The request -
Copy out each line below exactly as it appears.

(Entries with model source code)
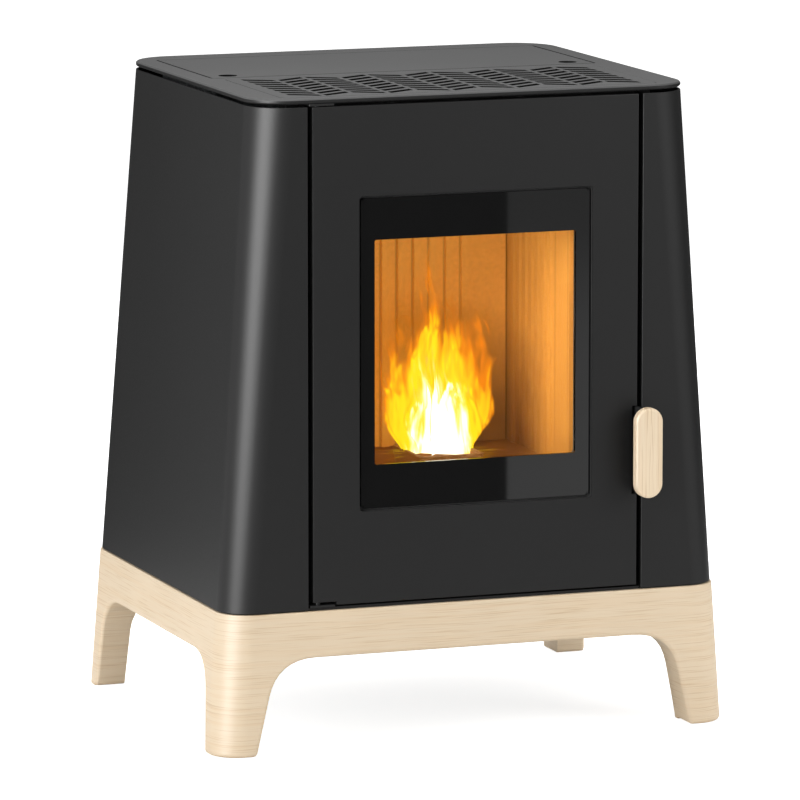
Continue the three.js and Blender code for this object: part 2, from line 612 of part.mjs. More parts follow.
function topPlate() {
  const bevel = 1.5;
  const shape = new THREE.Shape(planAt(PANEL_TOP, 0));
  const plate = new THREE.ExtrudeGeometry(shape, {
    depth: PLATE_THICKNESS - 2 * bevel,
    bevelEnabled: true,
    bevelThickness: bevel,
    bevelSize: bevel,
    bevelOffset: -bevel,
    bevelSegments: 1,
  });
  const ledgeTop = HEIGHT - 3.5;
  const { half, front, back } = GRILLE;
  const through = roundedRectangle(-half + LEDGE, half - LEDGE, front + LEDGE, back - LEDGE, 4);
  const rebate = roundedRectangle(-half - SEAT, half + SEAT, front - SEAT, back + SEAT, 8);
  const gap = PLATE_GAP;
  const lidHole = roundedRectangle(-LID.half - gap, LID.half + gap, LID.front - gap, LID.back + gap, 5);
  const pinReach = LID.half + 12;
  const body = cut(
    solid(plate.translate(0, 0, PLATE_BOTTOM + bevel)),
    prism(through, "z", PLATE_BOTTOM - 1, HEIGHT + 1, 3),
    prism(rebate, "z", ledgeTop, HEIGHT + 1, 3),
    prism(lidHole, "z", PLATE_BOTTOM - 1, HEIGHT + 1, 3),
    rod("x", LID_AXIS_Y, LID_AXIS_Z, -pinReach, pinReach, LID_PIN_RADIUS + 0.1, 12),
  );
  return piece("top_plate", body, castIron);
}

// Slots in a chevron pattern: neighbours in a row lean opposite ways, and their ends stand
// square to the row, so that the bars between the columns keep one width.
function topGrille() {
  const { half, front, back } = GRILLE;
  const shape = roundedRectangle(-half, half, front, back, 8);
  const columns = 11;
  const rows = 8;
  const margin = 13;
  const stepX = (2 * (half - margin)) / columns;
  const stepY = (back - front - 2 * margin) / rows;
  const reach = 0.43 * stepX; // half a slot's length along the row
  const opening = 0.29 * stepY; // half its width across the row
  for (let column = 0; column < columns; column++) {
    const climb = (column % 2 ? 1 : -1) * reach * Math.tan(Math.PI / 6);
    for (let row = 0; row < rows; row++) {
      const x = -half + margin + stepX * (column + 0.5);
      const y = front + margin + stepY * (row + 0.5);
      const corners = [[-1, -1], [1, -1], [1, 1], [-1, 1]].map(
        ([end, side]) => new THREE.Vector2(x + end * reach, y + end * climb + side * opening),
      );
      const hole = new THREE.Path();
      hole.setFromPoints(corners);
      shape.holes.push(hole);
    }
  }
  return piece("top_grille", prism(shape, "z", HEIGHT - 3.5, HEIGHT, 3), castIron);
}

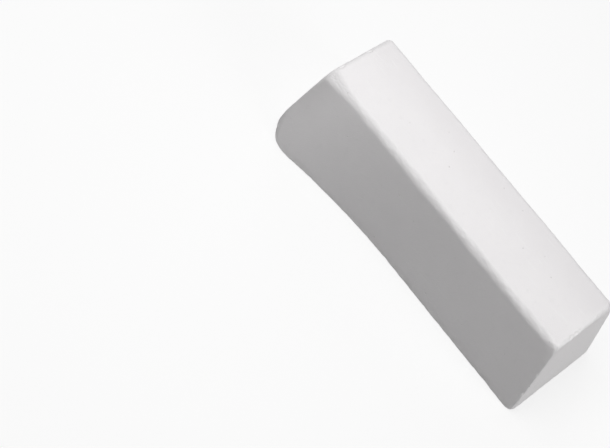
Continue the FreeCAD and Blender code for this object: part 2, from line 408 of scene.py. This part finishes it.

Response for this exercise -
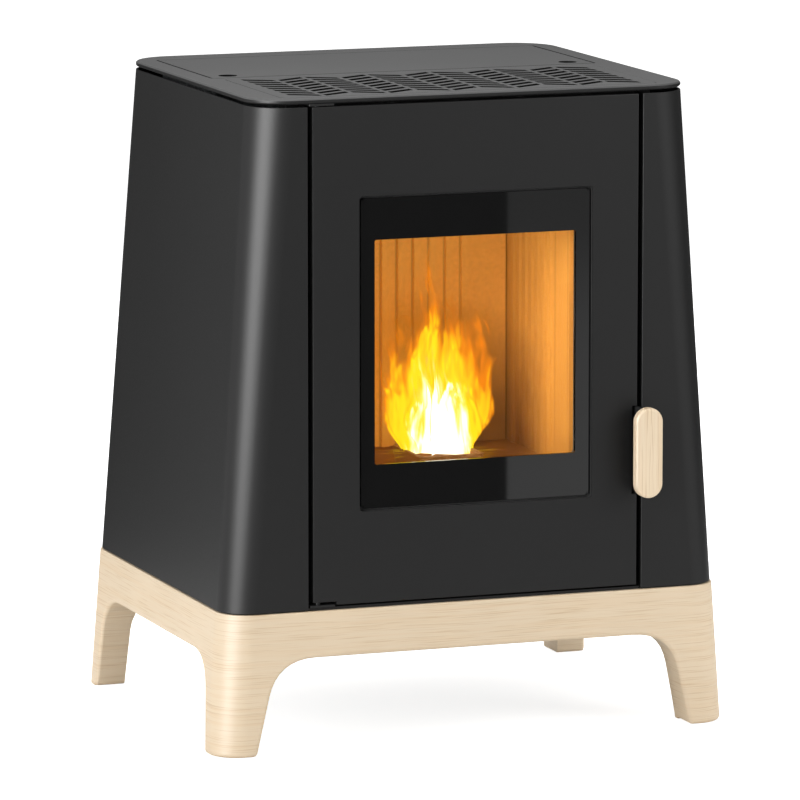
Continue the three.js and Blender code for this object: part 2, from line 612 of part.mjs. More parts follow.
function topPlate() {
  const bevel = 1.5;
  const shape = new THREE.Shape(planAt(PANEL_TOP, 0));
  const plate = new THREE.ExtrudeGeometry(shape, {
    depth: PLATE_THICKNESS - 2 * bevel,
    bevelEnabled: true,
    bevelThickness: bevel,
    bevelSize: bevel,
    bevelOffset: -bevel,
    bevelSegments: 1,
  });
  const ledgeTop = HEIGHT - 3.5;
  const { half, front, back } = GRILLE;
  const through = roundedRectangle(-half + LEDGE, half - LEDGE, front + LEDGE, back - LEDGE, 4);
  const rebate = roundedRectangle(-half - SEAT, half + SEAT, front - SEAT, back + SEAT, 8);
  const gap = PLATE_GAP;
  const lidHole = roundedRectangle(-LID.half - gap, LID.half + gap, LID.front - gap, LID.back + gap, 5);
  const pinReach = LID.half + 12;
  const body = cut(
    solid(plate.translate(0, 0, PLATE_BOTTOM + bevel)),
    prism(through, "z", PLATE_BOTTOM - 1, HEIGHT + 1, 3),
    prism(rebate, "z", ledgeTop, HEIGHT + 1, 3),
    prism(lidHole, "z", PLATE_BOTTOM - 1, HEIGHT + 1, 3),
    rod("x", LID_AXIS_Y, LID_AXIS_Z, -pinReach, pinReach, LID_PIN_RADIUS + 0.1, 12),
  );
  return piece("top_plate", body, castIron);
}

// Slots in a chevron pattern: neighbours in a row lean opposite ways, and their ends stand
// square to the row, so that the bars between the columns keep one width.
function topGrille() {
  const { half, front, back } = GRILLE;
  const shape = roundedRectangle(-half, half, front, back, 8);
  const columns = 11;
  const rows = 8;
  const margin = 13;
  const stepX = (2 * (half - margin)) / columns;
  const stepY = (back - front - 2 * margin) / rows;
  const reach = 0.43 * stepX; // half a slot's length along the row
  const opening = 0.29 * stepY; // half its width across the row
  for (let column = 0; column < columns; column++) {
    const climb = (column % 2 ? 1 : -1) * reach * Math.tan(Math.PI / 6);
    for (let row = 0; row < rows; row++) {
      const x = -half + margin + stepX * (column + 0.5);
      const y = front + margin + stepY * (row + 0.5);
      const corners = [[-1, -1], [1, -1], [1, 1], [-1, 1]].map(
        ([end, side]) => new THREE.Vector2(x + end * reach, y + end * climb + side * opening),
      );
      const hole = new THREE.Path();
      hole.setFromPoints(corners);
      shape.holes.push(hole);
    }
  }
  return piece("top_grille", prism(shape, "z", HEIGHT - 3.5, HEIGHT, 3), castIron);
}

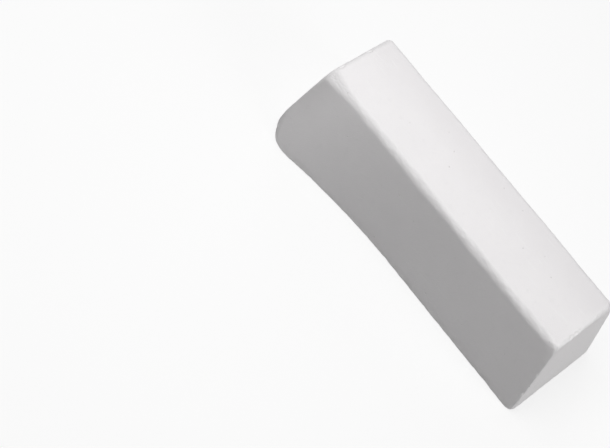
Continue the FreeCAD and Blender code for this object: part 2, from line 408 of scene.py. This part finishes it.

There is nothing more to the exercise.